Mais il faut souligner que les ADF (les vrais) n’étaient pas une « rébellion ougandaise » à proprement parler. Ils ne menaient aucune attaque contre l’Ouganda, mais plutôt contre les populations congolaises[14]. Par ailleurs, les produits de contrebande, du bois et de l’or principalement[15],  qu’ils s’octroyaient au Congo, ils les écoulaient sur le marché ougandais. Ils utilisaient même des comptes dans les banques ougandaises pour financer leurs activités criminelles[16]. En gros, les ADF et l’Ouganda étaient des partenaires dans le cadre d’une économie mafieuse qu’ils entretenaient sur le dos des Congolais. Et ça, le gouvernement congolais ne peut pas ne pas le savoir. Dès lors, faire venir l’armée ougandaise au Congo pour combattre ses propres alliés économiques revient à permettre à l’Ouganda de reprendre le contrôle des circuits économiques et des filières qu’exploitaient les ADF, faussement présentés comme un mouvement hostile au pouvoir de Kampala. Une telle concession de la part du gouvernement congolais rappelle celle octroyée à Kigali en 2009, lorsque Joseph Kabila avait autorisé l’entrée des troupes rwandaises au Congo, officiellement pour traquer les FDLR. En réalité, cette entrée des troupes rwandaises fut, pour Kagame, l’occasion de relancer les réseaux de trafics de minerais qu’il avait mis en place durant la longue occupation de l’Est du Congo (1998 – 2003)[17], de reprendre le contrôle des zones minières[18], d’augmenter le nombre des agents rwandais infiltrés dans les rangs des FARDC[19] et d’assurer le maintien de Kabila au pouvoir, à l’élection de 2011[20]. Umoja wetu sera un échec sur le plan militaire, mais une juteuse affaire pour le Rwanda[21] qui réclame à nouveau de renvoyer ses troupes au Congo[22]. On imagine aisément que c’est le même scénario auquel pense le ministre congolais de la Défense lorsqu’il envisage de faire venir sur le sol congolais l’armée ougandaise qui se trouve être, aux yeux des Congolais, « une jumelle interchangeable » de l’armée rwandaise. En tout cas poursuivant les mêmes objectifs stratégiques, à savoir, la balkanisation du Congo.

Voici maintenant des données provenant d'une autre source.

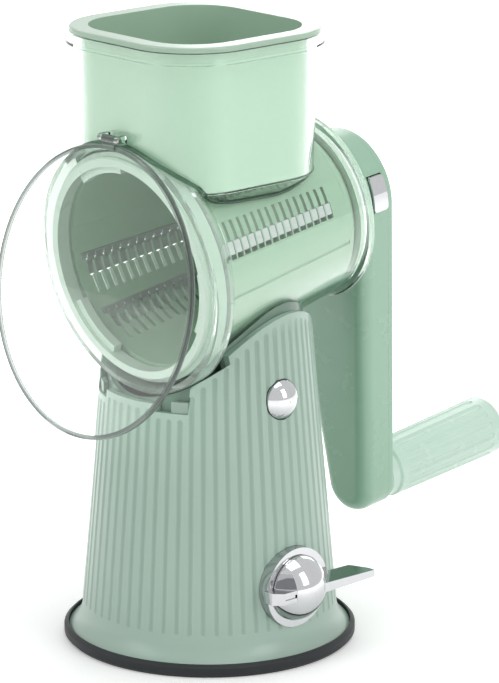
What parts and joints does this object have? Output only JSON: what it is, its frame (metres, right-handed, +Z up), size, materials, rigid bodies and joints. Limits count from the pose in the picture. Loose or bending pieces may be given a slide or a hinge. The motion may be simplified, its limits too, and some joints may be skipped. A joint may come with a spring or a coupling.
{
  "type": "rotary cabbage shredder",
  "caption": "Hand-cranked rotary shredder: fluted mint column on a suction foot, clear hopper and barrel, slotted drum, hollow pusher, clear splash guard and side crank.",
  "frame": {"origin": "centre of the flat underside of the suction foot", "axes": "+Z up through the column, -Y out of the drum's mouth towards the splash guard, +X to the suction lever's side"},
  "size_m": [0.1335, 0.2555, 0.2759],
  "materials": {
    "foot_rubber": "soft satin",
    "mint_column": "satin moulded",
    "mint_pusher": "gloss moulded",
    "mint_drum": "gloss moulded",
    "mint_light": "gloss moulded",
    "mint_arm": "gloss moulded",
    "mint_grip": "gloss moulded",
    "clear_plastic": "clear gloss",
    "clear_skirt": "clear tinted",
    "clear_guard": "clear gloss",
    "chrome": "polished",
    "blade_steel": "brushed",
    "steel": "turned",
    "white_plastic": "matt moulded",
    "dark_plastic": "matt moulded"
  },
  "bodies": {
    "base": {"rubber_foot": "foot_rubber", "column": "mint_column", "base_plate": "dark_plastic", "base_screws": "steel", "lever_bracket": "dark_plastic", "knob_bezel": "chrome", "latch_guide": "dark_plastic", "latch_spring": "steel", "housing": "clear_plastic", "housing_skirt": "clear_skirt", "skirt_keys": "white_plastic", "rear_cover": "mint_light", "bearing_bush": "white_plastic", "guard_pin": "clear_guard"},
    "pull_rod": {"pull_rod": "white_plastic"},
    "suction_lever": {"lever_shaft": "steel", "lever_clip": "steel", "lever_dome": "chrome", "lever_paddle": "chrome"},
    "release_button": {"release_button": "chrome", "latch_pin": "steel"},
    "splash_guard": {"splash_guard": "clear_guard"},
    "pusher": {"pusher": "mint_pusher"},
    "crank": {"drum_panels": "mint_drum", "drum_end": "mint_drum", "drum_blades": "blade_steel", "drum_ring": "mint_light", "drum_hub": "white_plastic", "drive_shaft": "steel", "arm_shell": "mint_arm", "arm_cover": "mint_arm", "arm_screws": "steel", "catch_spring": "steel", "grip_axle": "steel", "grip_screw": "steel"},
    "crank_button": {"crank_button": "chrome", "crank_catch": "steel"},
    "grip": {"grip_collar": "mint_grip", "grip_sleeve": "mint_grip", "grip_cap": "mint_grip"}
  },
  "joints": [
    {"name": "suction_lever_turn", "type": "hinge", "parent": "base", "child": "suction_lever", "pos_m": [0, 0, 0.034], "axis": [1, 0, 0], "range_deg": [0, 90]},
    {"name": "pull_rod_lift", "type": "slide", "parent": "base", "child": "pull_rod", "axis": [0, 0, 1], "range_m": [0, 0.0041]},
    {"name": "release_button_press", "type": "slide", "parent": "base", "child": "release_button", "axis": [-1, 0, 0], "range_m": [0, 0.0035], "stiffness_N_per_m": 300, "deforming": ["latch_spring"]},
    {"name": "guard_hinge", "type": "hinge", "parent": "base", "child": "splash_guard", "pos_m": [0, -0.05596, 0.23261], "axis": [-1, 0, 0], "range_deg": [0, 95]},
    {"name": "pusher_slide", "type": "slide", "parent": "base", "child": "pusher", "axis": [0, 0, 1], "range_m": [0, 0.1]},
    {"name": "crank_spin", "type": "hinge", "parent": "base", "child": "crank", "pos_m": [0, 0, 0.1795], "axis": [0, 0.9925, 0.1219], "continuous": true},
    {"name": "crank_button_press", "type": "slide", "parent": "crank", "child": "crank_button", "axis": [-1, 0, 0], "range_m": [0, 0.0025], "stiffness_N_per_m": 300, "deforming": ["catch_spring"]},
    {"name": "grip_spin", "type": "hinge", "parent": "crank", "child": "grip", "pos_m": [0, 0.01694, 0.04154], "axis": [0, 0.9925, 0.1219], "continuous": true}
  ],
  "couplings": [
    {"joint": "pull_rod_lift", "follows": "suction_lever_turn", "m_per_rad": 0.002546}
  ]
}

Pour revenir aux ADF, fin 2013, après la victoire sur le M23, les FARDC et la MONUSCO ont été déployées en Territoire de Beni pour mener des opérations contre ce groupe armé. Malgré l’assassinat de l’officier qui devait piloter la première phase des opérations, le colonel Mamadou Ndala, le 2 janvier 2014, la campagne militaire fut menée avec succès sous le commandement du général Jean-Lucien Bahuma. Elle fut achevée en avril 2014 avec la prise de toutes les localités que contrôlaient les ADF, dont Medina, leur centre de commandement. Le leader des ADF, Jamil Mukulu avait fui Beni dès février 2014, abandonnant ses troupes en pleine débandade. Il sera arrêté en Tanzanie en mars 2015 puis transféré en Ouganda où, depuis, il croupit en prison[23]. Dans leur rapport du 12 janvier 2015, après le succès de l’Opération Sukola 1, les experts de l’ONU ont décrit les ADF comme une organisation finie. Il n’en restait qu’une trentaine d’individus sans armes ni munition, et privés, par ailleurs, de sources de ravitaillement[24]. C’est ici, en réalité, que s’achève l’histoire des ADF, « les vrais », le mouvement de Jamil Mukulu qui croupit en prison en Ouganda. Dès lors, d’où sont donc venus les ADF dont on parle aujourd’hui ?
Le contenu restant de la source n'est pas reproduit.